A unique challenge in the development of a deep space optical software-defined radio (SDR) transmitter is the optimization of the extinction ratio (ER). For a Mars to Earth optical link, an ER of greater than 33 dB may be necessary. A high ER, however, can be difficult to achieve at the low Pulse Position Modulation (PPM) orders and narrow slot widths required for high data rates.
Traditionally, this task is accomplished through the use of a Mach Zehnder Modulator (MZM), a primarily analog component. In order to generate a high-fidelity optical signal, the input electrical signal must be of equally high fidelity, which is a difficult task due to the competing requirements of the digital components and the analog modulator. The digital components required to generate the waveform contain non-idealities that degrade the ER of the optical signal.
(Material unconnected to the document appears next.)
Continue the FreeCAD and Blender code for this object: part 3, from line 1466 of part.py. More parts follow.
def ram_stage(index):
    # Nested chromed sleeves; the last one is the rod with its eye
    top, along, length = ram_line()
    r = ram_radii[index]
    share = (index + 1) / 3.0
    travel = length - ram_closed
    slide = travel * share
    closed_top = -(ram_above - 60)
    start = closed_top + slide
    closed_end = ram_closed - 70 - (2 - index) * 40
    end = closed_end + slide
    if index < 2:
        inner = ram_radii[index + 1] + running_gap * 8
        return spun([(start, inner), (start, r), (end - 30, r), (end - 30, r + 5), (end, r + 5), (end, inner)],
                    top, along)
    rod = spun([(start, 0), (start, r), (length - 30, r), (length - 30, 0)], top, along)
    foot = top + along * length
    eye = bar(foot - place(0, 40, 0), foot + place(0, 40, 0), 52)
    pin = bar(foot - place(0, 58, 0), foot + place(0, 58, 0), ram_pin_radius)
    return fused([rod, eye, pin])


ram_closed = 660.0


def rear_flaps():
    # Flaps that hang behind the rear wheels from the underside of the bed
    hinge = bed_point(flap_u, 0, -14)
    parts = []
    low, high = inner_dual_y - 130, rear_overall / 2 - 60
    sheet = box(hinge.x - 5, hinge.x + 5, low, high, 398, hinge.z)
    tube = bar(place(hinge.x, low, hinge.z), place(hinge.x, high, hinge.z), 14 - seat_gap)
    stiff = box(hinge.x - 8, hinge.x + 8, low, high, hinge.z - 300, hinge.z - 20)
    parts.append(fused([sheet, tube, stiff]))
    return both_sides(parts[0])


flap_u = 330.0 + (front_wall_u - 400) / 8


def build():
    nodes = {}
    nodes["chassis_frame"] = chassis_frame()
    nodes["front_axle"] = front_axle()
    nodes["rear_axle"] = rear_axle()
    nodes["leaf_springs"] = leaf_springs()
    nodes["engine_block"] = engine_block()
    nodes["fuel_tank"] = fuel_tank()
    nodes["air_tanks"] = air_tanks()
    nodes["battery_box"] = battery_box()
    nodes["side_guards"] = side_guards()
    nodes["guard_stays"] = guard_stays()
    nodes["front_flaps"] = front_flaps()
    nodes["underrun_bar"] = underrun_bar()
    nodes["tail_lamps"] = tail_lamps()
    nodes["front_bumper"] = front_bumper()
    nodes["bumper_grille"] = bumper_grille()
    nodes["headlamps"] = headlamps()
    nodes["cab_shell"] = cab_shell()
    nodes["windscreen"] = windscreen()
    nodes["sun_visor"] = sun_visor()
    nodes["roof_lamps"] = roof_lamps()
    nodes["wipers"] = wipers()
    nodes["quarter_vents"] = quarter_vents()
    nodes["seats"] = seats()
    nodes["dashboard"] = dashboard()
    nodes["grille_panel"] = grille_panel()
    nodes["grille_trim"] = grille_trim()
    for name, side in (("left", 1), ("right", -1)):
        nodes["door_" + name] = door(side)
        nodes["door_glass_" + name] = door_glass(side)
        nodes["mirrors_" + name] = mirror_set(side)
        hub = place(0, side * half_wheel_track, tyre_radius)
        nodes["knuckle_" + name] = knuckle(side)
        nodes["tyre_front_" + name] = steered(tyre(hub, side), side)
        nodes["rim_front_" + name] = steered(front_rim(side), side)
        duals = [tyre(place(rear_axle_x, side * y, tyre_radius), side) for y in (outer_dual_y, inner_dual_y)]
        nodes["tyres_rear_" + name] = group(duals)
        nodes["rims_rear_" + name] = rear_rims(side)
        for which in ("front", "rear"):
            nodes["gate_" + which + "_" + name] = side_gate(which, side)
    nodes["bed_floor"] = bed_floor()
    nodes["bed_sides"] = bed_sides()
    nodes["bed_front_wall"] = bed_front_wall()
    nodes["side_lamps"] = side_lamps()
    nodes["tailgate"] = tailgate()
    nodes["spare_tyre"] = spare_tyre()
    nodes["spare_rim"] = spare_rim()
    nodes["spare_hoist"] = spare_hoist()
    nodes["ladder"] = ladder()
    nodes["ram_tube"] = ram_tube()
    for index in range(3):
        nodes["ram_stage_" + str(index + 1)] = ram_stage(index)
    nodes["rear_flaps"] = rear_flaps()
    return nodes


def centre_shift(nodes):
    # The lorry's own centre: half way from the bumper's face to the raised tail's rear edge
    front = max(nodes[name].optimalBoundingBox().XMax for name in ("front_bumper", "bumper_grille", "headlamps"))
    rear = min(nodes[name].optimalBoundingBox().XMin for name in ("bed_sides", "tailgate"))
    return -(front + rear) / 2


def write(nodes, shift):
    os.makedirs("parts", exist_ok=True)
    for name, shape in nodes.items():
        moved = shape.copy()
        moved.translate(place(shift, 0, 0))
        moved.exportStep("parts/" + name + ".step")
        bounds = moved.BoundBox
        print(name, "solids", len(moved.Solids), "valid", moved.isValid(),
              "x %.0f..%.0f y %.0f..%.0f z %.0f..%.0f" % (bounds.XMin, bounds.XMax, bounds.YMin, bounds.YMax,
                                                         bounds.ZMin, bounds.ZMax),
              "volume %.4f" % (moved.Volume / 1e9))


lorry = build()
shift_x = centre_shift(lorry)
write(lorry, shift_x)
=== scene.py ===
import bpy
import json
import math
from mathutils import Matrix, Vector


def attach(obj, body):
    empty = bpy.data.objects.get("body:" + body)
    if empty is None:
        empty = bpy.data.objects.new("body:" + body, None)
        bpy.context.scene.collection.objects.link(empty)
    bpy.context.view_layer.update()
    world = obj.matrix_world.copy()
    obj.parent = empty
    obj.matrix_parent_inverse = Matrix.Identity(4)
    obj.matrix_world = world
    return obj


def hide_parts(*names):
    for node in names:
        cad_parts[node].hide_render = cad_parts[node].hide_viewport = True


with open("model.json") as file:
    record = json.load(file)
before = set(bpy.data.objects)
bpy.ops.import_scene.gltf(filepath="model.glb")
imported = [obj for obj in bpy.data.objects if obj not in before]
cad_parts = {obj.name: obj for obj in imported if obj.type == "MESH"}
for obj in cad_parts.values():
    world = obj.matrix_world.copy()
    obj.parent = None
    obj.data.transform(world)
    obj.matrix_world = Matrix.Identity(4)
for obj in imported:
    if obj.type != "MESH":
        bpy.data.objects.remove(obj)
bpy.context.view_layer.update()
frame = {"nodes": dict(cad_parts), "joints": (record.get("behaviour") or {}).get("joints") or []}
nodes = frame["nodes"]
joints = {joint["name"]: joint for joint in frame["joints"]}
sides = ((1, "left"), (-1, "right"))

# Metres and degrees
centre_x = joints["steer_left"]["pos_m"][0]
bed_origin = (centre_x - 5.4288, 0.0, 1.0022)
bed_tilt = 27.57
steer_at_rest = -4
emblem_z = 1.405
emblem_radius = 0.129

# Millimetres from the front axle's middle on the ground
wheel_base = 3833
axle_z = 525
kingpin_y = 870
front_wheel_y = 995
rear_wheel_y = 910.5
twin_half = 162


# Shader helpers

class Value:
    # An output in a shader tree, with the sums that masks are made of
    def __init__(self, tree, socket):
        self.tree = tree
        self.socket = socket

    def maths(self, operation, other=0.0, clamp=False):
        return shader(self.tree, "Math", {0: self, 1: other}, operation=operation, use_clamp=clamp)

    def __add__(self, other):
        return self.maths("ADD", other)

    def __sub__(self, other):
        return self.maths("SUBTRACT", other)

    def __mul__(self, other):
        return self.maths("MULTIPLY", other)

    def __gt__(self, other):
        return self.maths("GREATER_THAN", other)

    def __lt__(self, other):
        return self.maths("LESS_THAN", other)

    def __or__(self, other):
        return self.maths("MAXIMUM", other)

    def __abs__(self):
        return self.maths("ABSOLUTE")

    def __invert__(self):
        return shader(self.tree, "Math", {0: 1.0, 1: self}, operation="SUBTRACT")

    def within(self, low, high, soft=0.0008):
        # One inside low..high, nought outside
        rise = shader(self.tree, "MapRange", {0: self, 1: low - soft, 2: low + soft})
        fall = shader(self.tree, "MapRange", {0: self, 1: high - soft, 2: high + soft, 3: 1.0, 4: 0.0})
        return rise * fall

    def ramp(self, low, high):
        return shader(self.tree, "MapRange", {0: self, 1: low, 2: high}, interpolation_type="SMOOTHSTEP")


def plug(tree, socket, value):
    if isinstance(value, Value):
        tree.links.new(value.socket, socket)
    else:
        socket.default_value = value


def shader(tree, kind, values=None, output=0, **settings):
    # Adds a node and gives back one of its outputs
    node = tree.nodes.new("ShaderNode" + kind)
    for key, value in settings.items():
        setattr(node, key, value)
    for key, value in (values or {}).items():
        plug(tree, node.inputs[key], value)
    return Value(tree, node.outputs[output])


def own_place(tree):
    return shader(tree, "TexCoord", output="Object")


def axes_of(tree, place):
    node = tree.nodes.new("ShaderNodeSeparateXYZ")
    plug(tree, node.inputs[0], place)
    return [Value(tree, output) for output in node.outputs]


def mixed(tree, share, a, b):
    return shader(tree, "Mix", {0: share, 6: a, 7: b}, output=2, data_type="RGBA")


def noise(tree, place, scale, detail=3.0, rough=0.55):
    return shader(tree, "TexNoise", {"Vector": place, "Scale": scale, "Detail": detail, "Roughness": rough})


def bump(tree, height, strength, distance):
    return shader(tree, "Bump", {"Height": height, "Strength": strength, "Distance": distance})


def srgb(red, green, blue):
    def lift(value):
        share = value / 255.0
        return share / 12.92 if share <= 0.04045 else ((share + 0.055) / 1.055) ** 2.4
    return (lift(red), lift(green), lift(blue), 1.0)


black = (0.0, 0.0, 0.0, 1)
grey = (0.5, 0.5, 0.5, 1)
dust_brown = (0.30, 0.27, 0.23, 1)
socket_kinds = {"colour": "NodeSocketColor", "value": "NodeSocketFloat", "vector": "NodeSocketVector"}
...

NASA Glenn Research Center developed the Cascaded Offset Optical Modulator, an electro-optic subsystem used to interface a binary output SDR to an optical transmission system. The modulator corrects these non-idealities in the electro-optic subsystem during modulation by relieving the SDR of the extreme fidelity requirements imposed by the optical modulator. This approach is valid in any optical transmission system that requires high-fidelity binary pulses without a complex component.
The modulator architecture addresses this difficulty by reducing the width of the PPM pulse within the optical modulation subsystem, which relieves the SDR of the high signal quality requirements imposed by the use of an MZM. With the addition of a second MZM and a variable time delay, all of the non-idealities in the electrical signal can be compensated by slightly offsetting the modulation of the laser. The pulse output is only at maximum intensity during the overlap of the two MZMs. The width of the output pulse is effectively reduced by the offset between MZMs.
This approach is not limited to deep space optical communications but can be applied to any optical transmission system that requires high-fidelity binary pulses without a complex component. The system could be used as a drop-in upgrade to many existing optical transmitters, not only in free space but also in fiber. With an increase in ER, the engineer has the choice of using the excess ER for channel capacity or simplifying other parts of the system. The extra ER could be traded for reduced laser power, elimination of optical amplifiers, or decreased system complexity and efficiency.